→ **Stated exercise**: Quote exactly the lines between the line containing "make_plug_ferrule()" and the line containing "in imported if", counting those two lines as part of the range. Leave the rest out.

»»

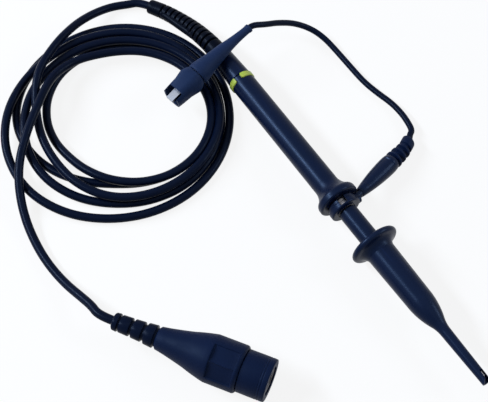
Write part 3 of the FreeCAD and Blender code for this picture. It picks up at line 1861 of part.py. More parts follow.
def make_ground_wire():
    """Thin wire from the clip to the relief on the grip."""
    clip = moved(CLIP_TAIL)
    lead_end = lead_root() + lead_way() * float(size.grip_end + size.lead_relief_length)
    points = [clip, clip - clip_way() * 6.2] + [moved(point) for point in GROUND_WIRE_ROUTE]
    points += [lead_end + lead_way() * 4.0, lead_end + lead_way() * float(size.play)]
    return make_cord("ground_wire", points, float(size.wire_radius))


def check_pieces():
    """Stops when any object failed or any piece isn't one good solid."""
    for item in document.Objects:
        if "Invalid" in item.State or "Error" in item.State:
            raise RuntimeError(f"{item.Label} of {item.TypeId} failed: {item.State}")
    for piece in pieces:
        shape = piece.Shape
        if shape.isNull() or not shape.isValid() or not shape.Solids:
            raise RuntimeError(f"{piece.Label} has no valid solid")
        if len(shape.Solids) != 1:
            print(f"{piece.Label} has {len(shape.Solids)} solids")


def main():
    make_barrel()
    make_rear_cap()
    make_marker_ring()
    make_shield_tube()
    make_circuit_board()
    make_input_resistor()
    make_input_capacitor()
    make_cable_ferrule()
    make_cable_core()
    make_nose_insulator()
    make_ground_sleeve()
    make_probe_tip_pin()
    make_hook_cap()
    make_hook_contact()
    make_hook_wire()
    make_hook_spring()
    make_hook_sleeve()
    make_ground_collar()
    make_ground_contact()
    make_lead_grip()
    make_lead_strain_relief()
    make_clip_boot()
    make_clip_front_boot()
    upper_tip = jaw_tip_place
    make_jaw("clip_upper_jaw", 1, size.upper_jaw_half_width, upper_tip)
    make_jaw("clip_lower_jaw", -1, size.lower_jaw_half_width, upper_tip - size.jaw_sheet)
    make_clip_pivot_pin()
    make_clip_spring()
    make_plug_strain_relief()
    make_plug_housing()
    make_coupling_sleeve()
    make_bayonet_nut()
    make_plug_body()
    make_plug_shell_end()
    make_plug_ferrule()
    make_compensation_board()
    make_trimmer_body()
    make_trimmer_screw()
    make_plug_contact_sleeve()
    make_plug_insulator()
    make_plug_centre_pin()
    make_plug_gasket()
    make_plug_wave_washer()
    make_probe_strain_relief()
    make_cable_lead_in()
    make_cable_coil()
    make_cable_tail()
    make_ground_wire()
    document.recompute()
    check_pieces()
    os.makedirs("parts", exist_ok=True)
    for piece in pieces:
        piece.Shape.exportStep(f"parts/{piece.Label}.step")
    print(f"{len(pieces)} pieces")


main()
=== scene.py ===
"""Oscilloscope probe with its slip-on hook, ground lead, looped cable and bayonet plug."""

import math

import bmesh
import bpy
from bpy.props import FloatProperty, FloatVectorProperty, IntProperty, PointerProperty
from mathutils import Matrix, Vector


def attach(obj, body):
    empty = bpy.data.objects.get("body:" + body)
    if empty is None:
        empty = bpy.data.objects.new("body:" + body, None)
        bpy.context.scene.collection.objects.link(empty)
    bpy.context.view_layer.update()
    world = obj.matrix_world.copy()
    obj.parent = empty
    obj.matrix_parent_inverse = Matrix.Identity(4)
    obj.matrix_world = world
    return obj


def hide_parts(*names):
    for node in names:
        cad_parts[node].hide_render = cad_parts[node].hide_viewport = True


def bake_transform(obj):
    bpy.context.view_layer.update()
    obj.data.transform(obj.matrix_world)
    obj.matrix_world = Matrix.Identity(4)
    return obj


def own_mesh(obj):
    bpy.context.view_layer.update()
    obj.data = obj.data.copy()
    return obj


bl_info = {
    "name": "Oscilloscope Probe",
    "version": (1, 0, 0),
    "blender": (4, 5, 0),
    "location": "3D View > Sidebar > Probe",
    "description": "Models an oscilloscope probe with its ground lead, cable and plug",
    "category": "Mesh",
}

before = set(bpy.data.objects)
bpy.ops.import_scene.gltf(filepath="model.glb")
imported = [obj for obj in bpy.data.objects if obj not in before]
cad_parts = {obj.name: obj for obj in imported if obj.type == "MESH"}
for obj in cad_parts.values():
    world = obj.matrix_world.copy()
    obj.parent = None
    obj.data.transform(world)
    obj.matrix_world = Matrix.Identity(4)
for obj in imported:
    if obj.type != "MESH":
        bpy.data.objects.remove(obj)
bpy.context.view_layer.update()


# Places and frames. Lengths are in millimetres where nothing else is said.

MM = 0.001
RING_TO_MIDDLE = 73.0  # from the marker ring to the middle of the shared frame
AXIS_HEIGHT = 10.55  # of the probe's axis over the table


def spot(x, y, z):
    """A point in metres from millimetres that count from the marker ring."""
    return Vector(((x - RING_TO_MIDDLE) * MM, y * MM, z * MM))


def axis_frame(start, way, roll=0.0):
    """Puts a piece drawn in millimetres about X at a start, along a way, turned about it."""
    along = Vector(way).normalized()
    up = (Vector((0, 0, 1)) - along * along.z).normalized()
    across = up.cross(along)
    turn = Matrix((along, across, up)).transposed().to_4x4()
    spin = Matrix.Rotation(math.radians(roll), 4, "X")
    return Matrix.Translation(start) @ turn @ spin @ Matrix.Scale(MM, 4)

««

→ **Result of the task**:
    make_plug_ferrule()
    make_compensation_board()
    make_trimmer_body()
    make_trimmer_screw()
    make_plug_contact_sleeve()
    make_plug_insulator()
    make_plug_centre_pin()
    make_plug_gasket()
    make_plug_wave_washer()
    make_probe_strain_relief()
    make_cable_lead_in()
    make_cable_coil()
    make_cable_tail()
    make_ground_wire()
    document.recompute()
    check_pieces()
    os.makedirs("parts", exist_ok=True)
    for piece in pieces:
        piece.Shape.exportStep(f"parts/{piece.Label}.step")
    print(f"{len(pieces)} pieces")


main()
=== scene.py ===
"""Oscilloscope probe with its slip-on hook, ground lead, looped cable and bayonet plug."""

import math

import bmesh
import bpy
from bpy.props import FloatProperty, FloatVectorProperty, IntProperty, PointerProperty
from mathutils import Matrix, Vector


def attach(obj, body):
    empty = bpy.data.objects.get("body:" + body)
    if empty is None:
        empty = bpy.data.objects.new("body:" + body, None)
        bpy.context.scene.collection.objects.link(empty)
    bpy.context.view_layer.update()
    world = obj.matrix_world.copy()
    obj.parent = empty
    obj.matrix_parent_inverse = Matrix.Identity(4)
    obj.matrix_world = world
    return obj


def hide_parts(*names):
    for node in names:
        cad_parts[node].hide_render = cad_parts[node].hide_viewport = True


def bake_transform(obj):
    bpy.context.view_layer.update()
    obj.data.transform(obj.matrix_world)
    obj.matrix_world = Matrix.Identity(4)
    return obj


def own_mesh(obj):
    bpy.context.view_layer.update()
    obj.data = obj.data.copy()
    return obj


bl_info = {
    "name": "Oscilloscope Probe",
    "version": (1, 0, 0),
    "blender": (4, 5, 0),
    "location": "3D View > Sidebar > Probe",
    "description": "Models an oscilloscope probe with its ground lead, cable and plug",
    "category": "Mesh",
}

before = set(bpy.data.objects)
bpy.ops.import_scene.gltf(filepath="model.glb")
imported = [obj for obj in bpy.data.objects if obj not in before]
cad_parts = {obj.name: obj for obj in imported if obj.type == "MESH"}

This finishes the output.